Über eine Siedlung in Wienrode, ein kleines Dorf im Harz, haben in den vergangenen Jahren mehrere Medien berichtet. Der Landtag von Sachsen-Anhalt befasste sich erstmals im Mai 2019 mit dem „Weda Elysia Gärtnerhof-Kleinsiedlerprojekt“, wie die Eigenbezeichnung lautet. Damals hatte die Linkspartei eine entsprechende Anfrage gestellt. 

 

„Weda Elysia e.V.“, so ist im jetzt veröffentlichten Verfassungsschutzbericht Sachsen-Anhalts nachzulesen, ist der antisemitisch geprägten „Anastasia“-Bewegung zuzurechnen und hat enge Verbindungen zu anderen rechtsextremistischen Akteuren wie dem neonazistischen Verein „Artgemeinschaft“. Ziel der Siedler ist es demnach, auf dem Land Rückzugsräume zu schaffen, um ungestört ihre völkische Lebensweise praktizieren zu können und die Umgebung mit ihrem Gedankengut zu beeinflussen. Wenn diese Siedler vom „Deutschsein“ sprechen, verstehen sie dies im Sinne der „Blut-und-Boden“-Ideologie.

 

Ziel sind „Gemeinwohldörfer“

 

Nach außen stellen sich die Rechtsextremisten als unpolitisch dar und werben mit Selbstversorgung, ökologischem Denken und Nachhaltigkeit. Tatsächlich jedoch sind sie mit rechtsextremistischen Gruppierungen und Parteien vernetzt; Verbindungen bestehen demnach zu den „Reichsbürgern“, die sich auf ein „Deutsches Reich“ berufen und daher die Bundesrepublik Deutschland ablehnen oder zu den „Selbstverwaltern“ gehören. Sie behaupten, dass sie durch eine Erklärung aus dem Staat  austreten.

 

Die Gruppierung „Königreich Deutschland“ (KRD) ist den „Reichsbürgern“ und „Selbstverwaltern“ zuzurechnen. Im Februar 2022 schloss das KRD einen Vertrag zum Kauf eines Grundstücks im sächsischen Eibenstock ab und erwarb für rund 1,3 Millionen Euro ein Schloss im Bärwalde, ebenfalls in Sachsen. Ziel ist nach der Beobachtung der Verfassungsschützer der Aufbau eines „Gemeinwohldorfes“, das seit längerem geplant ist. Das KRD wirbt nach wie vor um Einzahler für Dorfprojekte.

 

Umsturzpläne mit realer Gefahr

 

In Niedersachsen ist der Großraum Lüneburg-Uelzen-Lüchow-Dannenberg eine Schwerpunktregion für völkisch geprägte Familien, wie im neuesten Verfassungsschutzbericht des Landes nachzulesen ist. „Völkische Familien sind dort seit vielen Generationen ansässig oder haben ihren Lebensmittelpunkt in diese Region verlagert“, heißt.

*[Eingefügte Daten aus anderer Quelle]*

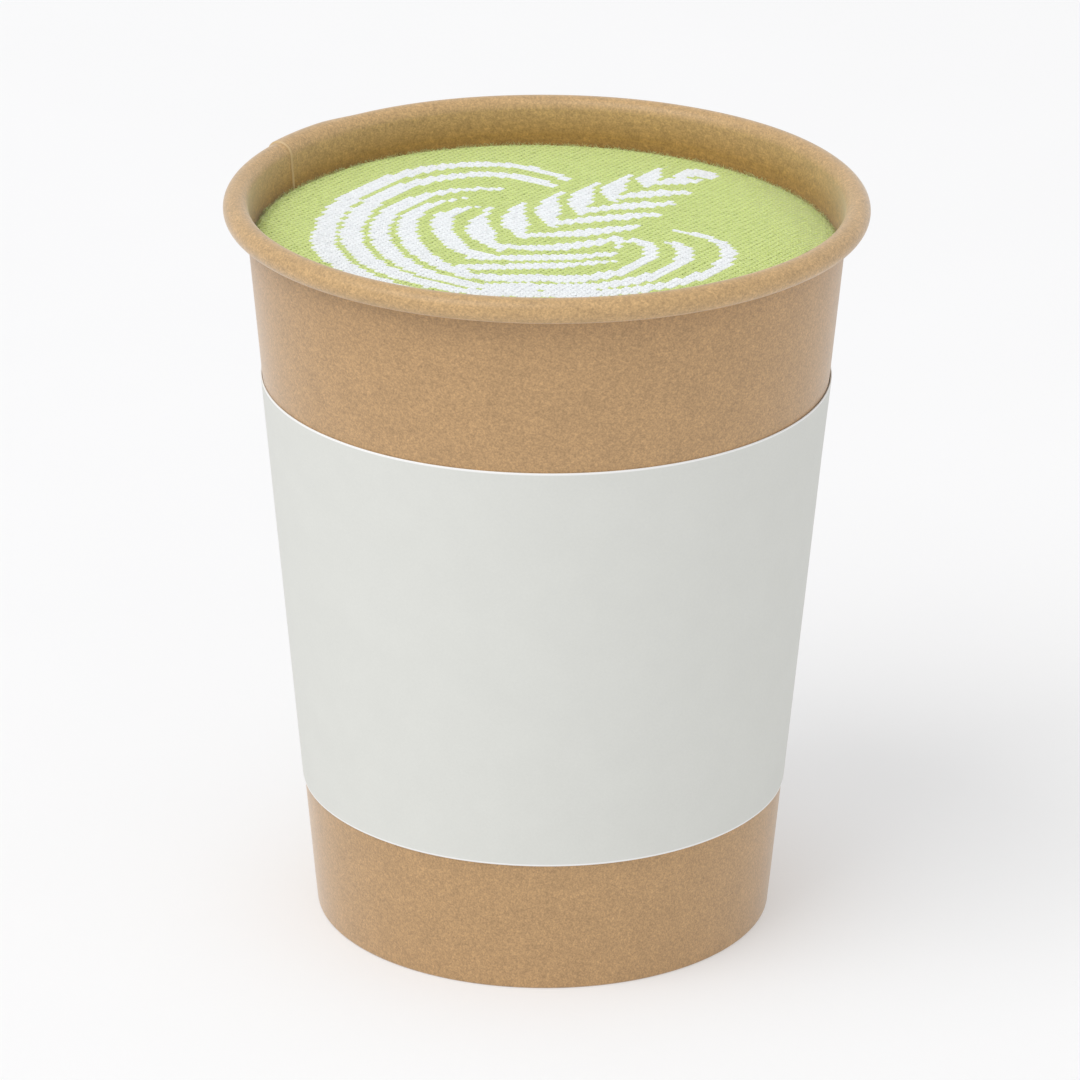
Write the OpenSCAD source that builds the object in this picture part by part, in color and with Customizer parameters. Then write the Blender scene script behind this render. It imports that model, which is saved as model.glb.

Schlagzeilen machte unter anderem ein Sommerlager auf dem „Immenhof“ in der Gemeinde Bispingen (Landkreis Heidekreis) und ein Sommerlager im Dorf Hützel mit ideologischer Schulung.

 

Zweifellos wäre es fahrlässig, den Rechtsextremismus auf dem Land zu verharmlosen. Das belegen neben der Wahl eines populistischen AfD-Kandidaten zum Landrat auch die im vergangenen Jahr bekannt gewordenen Umsturzpläne von Reichsbürgern.  Sie führten im Dezember 2022 zu einer Großrazzia und zahlreichen Festnahmen. Der Reichsbürger Heinrich XIII. Prinz Reuß wurde unter dem dringenden Tatverdacht verhaftet, ein Rädelsführer einer terroristischen Vereinigung zu sein. Damals zeigten sich die Sicherheitsbehörden überzeugt, dass von den Umsturzplänen eine reale Gefahr ausging.